Exercise:
Reproduce the data in its entirety, exactly as supplied.

Supplied material:

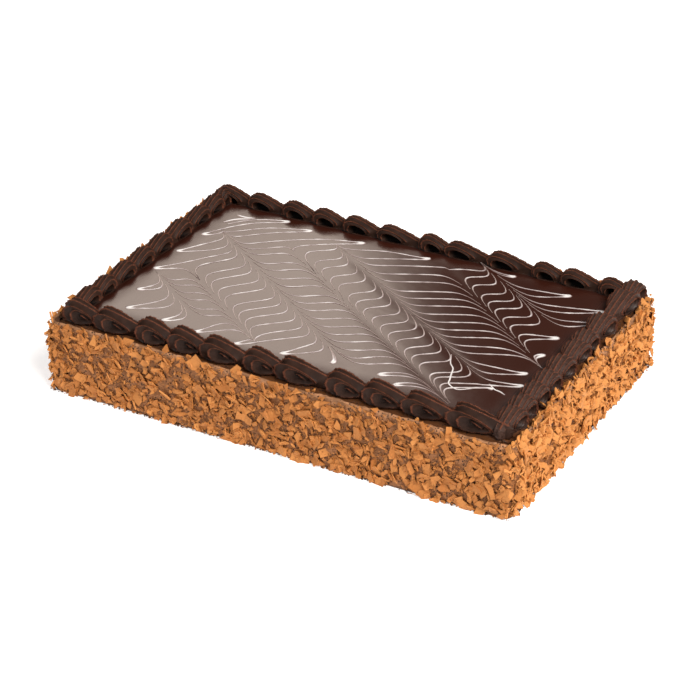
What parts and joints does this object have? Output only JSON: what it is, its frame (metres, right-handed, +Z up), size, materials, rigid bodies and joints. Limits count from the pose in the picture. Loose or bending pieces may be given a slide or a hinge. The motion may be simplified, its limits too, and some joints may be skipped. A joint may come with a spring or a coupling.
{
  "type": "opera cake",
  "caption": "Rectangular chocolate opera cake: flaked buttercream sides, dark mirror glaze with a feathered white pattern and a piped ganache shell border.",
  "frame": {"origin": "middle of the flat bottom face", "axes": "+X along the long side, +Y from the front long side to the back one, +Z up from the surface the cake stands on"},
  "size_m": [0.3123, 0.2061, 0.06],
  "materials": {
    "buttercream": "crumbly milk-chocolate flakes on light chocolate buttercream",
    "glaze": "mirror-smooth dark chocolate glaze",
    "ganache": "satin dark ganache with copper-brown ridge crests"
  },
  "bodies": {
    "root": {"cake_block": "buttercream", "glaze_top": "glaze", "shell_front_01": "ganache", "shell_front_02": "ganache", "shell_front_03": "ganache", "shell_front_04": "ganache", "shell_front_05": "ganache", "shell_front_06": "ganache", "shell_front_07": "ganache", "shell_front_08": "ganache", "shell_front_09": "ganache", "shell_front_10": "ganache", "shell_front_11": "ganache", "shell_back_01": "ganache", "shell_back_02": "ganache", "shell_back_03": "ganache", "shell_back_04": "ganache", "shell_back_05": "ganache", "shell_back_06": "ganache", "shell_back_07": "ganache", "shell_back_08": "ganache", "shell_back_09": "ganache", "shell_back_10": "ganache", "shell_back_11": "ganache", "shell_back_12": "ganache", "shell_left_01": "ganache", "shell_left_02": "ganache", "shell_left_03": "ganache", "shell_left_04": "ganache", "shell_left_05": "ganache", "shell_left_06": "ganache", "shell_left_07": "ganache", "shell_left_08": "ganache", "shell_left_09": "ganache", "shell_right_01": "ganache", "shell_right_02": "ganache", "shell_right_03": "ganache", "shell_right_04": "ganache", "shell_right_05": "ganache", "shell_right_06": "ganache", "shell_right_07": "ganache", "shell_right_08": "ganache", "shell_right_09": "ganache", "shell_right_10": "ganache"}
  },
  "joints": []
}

Expected output:
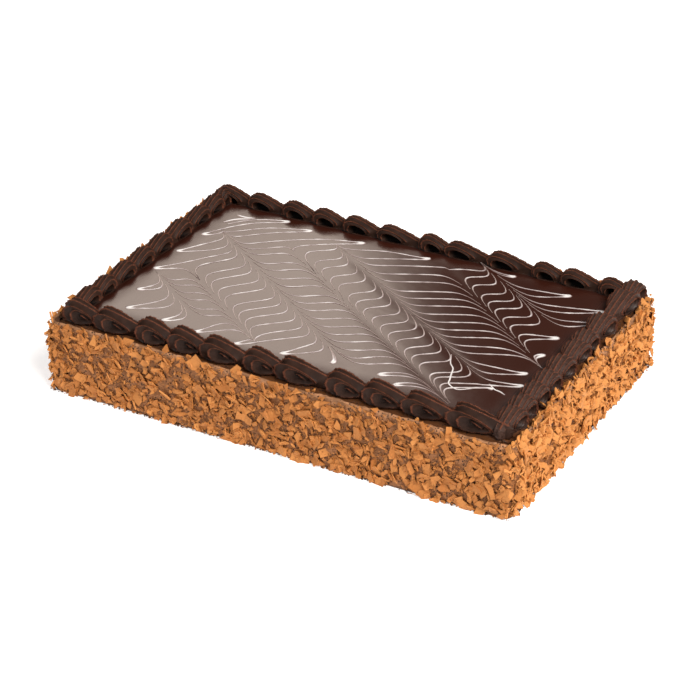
What parts and joints does this object have? Output only JSON: what it is, its frame (metres, right-handed, +Z up), size, materials, rigid bodies and joints. Limits count from the pose in the picture. Loose or bending pieces may be given a slide or a hinge. The motion may be simplified, its limits too, and some joints may be skipped. A joint may come with a spring or a coupling.
{
  "type": "opera cake",
  "caption": "Rectangular chocolate opera cake: flaked buttercream sides, dark mirror glaze with a feathered white pattern and a piped ganache shell border.",
  "frame": {"origin": "middle of the flat bottom face", "axes": "+X along the long side, +Y from the front long side to the back one, +Z up from the surface the cake stands on"},
  "size_m": [0.3123, 0.2061, 0.06],
  "materials": {
    "buttercream": "crumbly milk-chocolate flakes on light chocolate buttercream",
    "glaze": "mirror-smooth dark chocolate glaze",
    "ganache": "satin dark ganache with copper-brown ridge crests"
  },
  "bodies": {
    "root": {"cake_block": "buttercream", "glaze_top": "glaze", "shell_front_01": "ganache", "shell_front_02": "ganache", "shell_front_03": "ganache", "shell_front_04": "ganache", "shell_front_05": "ganache", "shell_front_06": "ganache", "shell_front_07": "ganache", "shell_front_08": "ganache", "shell_front_09": "ganache", "shell_front_10": "ganache", "shell_front_11": "ganache", "shell_back_01": "ganache", "shell_back_02": "ganache", "shell_back_03": "ganache", "shell_back_04": "ganache", "shell_back_05": "ganache", "shell_back_06": "ganache", "shell_back_07": "ganache", "shell_back_08": "ganache", "shell_back_09": "ganache", "shell_back_10": "ganache", "shell_back_11": "ganache", "shell_back_12": "ganache", "shell_left_01": "ganache", "shell_left_02": "ganache", "shell_left_03": "ganache", "shell_left_04": "ganache", "shell_left_05": "ganache", "shell_left_06": "ganache", "shell_left_07": "ganache", "shell_left_08": "ganache", "shell_left_09": "ganache", "shell_right_01": "ganache", "shell_right_02": "ganache", "shell_right_03": "ganache", "shell_right_04": "ganache", "shell_right_05": "ganache", "shell_right_06": "ganache", "shell_right_07": "ganache", "shell_right_08": "ganache", "shell_right_09": "ganache", "shell_right_10": "ganache"}
  },
  "joints": []
}